Infighting in the Dark: Multi-Label Backdoor Attack in Federated Learning
Ye Li, Yanchao Zhao, Chengcheng Zhu, Jiale Zhang
TL;DR
The paper addresses backdoor vulnerabilities in Federated Learning by introducing Multi-Label Backdoor Attack (MBA) under non-cooperative adversaries. It reveals that conventional SBA/MBA attacks suffer from infighting due to overlapping out-of-distribution backdoor mappings, limiting multiple attackers' ability to coexist. To overcome this, the authors propose Mirage, which constructs in-distribution (ID) mappings between backdoor features and target distributions via adversarial trigger adaptation and a constrained optimization to ensure persistence amid global training. Empirical results demonstrate that Mirage achieves ASR consistently above 97% and sustains over 90% after 900 rounds across multiple datasets and models, outperforming state-of-the-art attacks and challenging existing defenses. The work highlights a practical threat in large-scale FL and motivates the development of MBA-aware defenses, with code made open-source for reproducibility.
Abstract
Federated Learning (FL), a privacy-preserving decentralized machine learning framework, has been shown to be vulnerable to backdoor attacks. Current research primarily focuses on the Single-Label Backdoor Attack (SBA), wherein adversaries share a consistent target. However, a critical fact is overlooked: adversaries may be non-cooperative, have distinct targets, and operate independently, which exhibits a more practical scenario called Multi-Label Backdoor Attack (MBA).

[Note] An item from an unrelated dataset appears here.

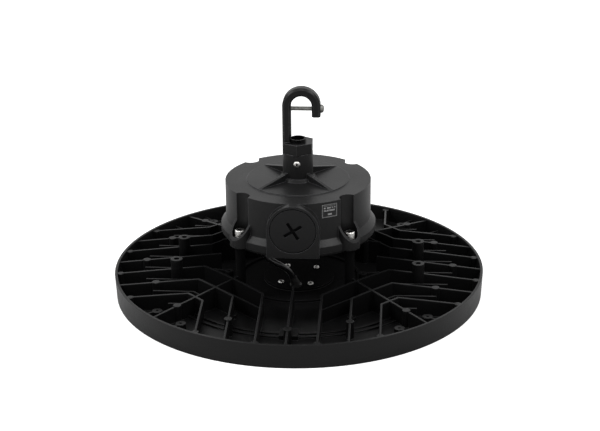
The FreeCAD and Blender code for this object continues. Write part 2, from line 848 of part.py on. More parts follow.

Unfortunately, prior works are ineffective in the MBA scenario since non-cooperative attackers exclude each other. In this work, we conduct an in-depth investigation to uncover the inherent constraints of the exclusion: similar backdoor mappings are constructed for different targets, resulting in conflicts among backdoor functions. To address this limitation, we propose Mirage, the first non-cooperative MBA strategy in FL that allows attackers to inject effective and persistent backdoors into the global model without collusion by constructing in-distribution (ID) backdoor mapping. Specifically, we introduce an adversarial adaptation method to bridge the backdoor features and the target distribution in an ID manner. Additionally, we further leverage a constrained optimization method to ensure the ID mapping survives in the global training dynamics. Extensive evaluations demonstrate that Mirage outperforms various state-of-the-art attacks and bypasses existing defenses, achieving an average ASR greater than 97\% and maintaining over 90\% after 900 rounds. This work aims to alert researchers to this potential threat and inspire the design of effective defense mechanisms. Code has been made open-source.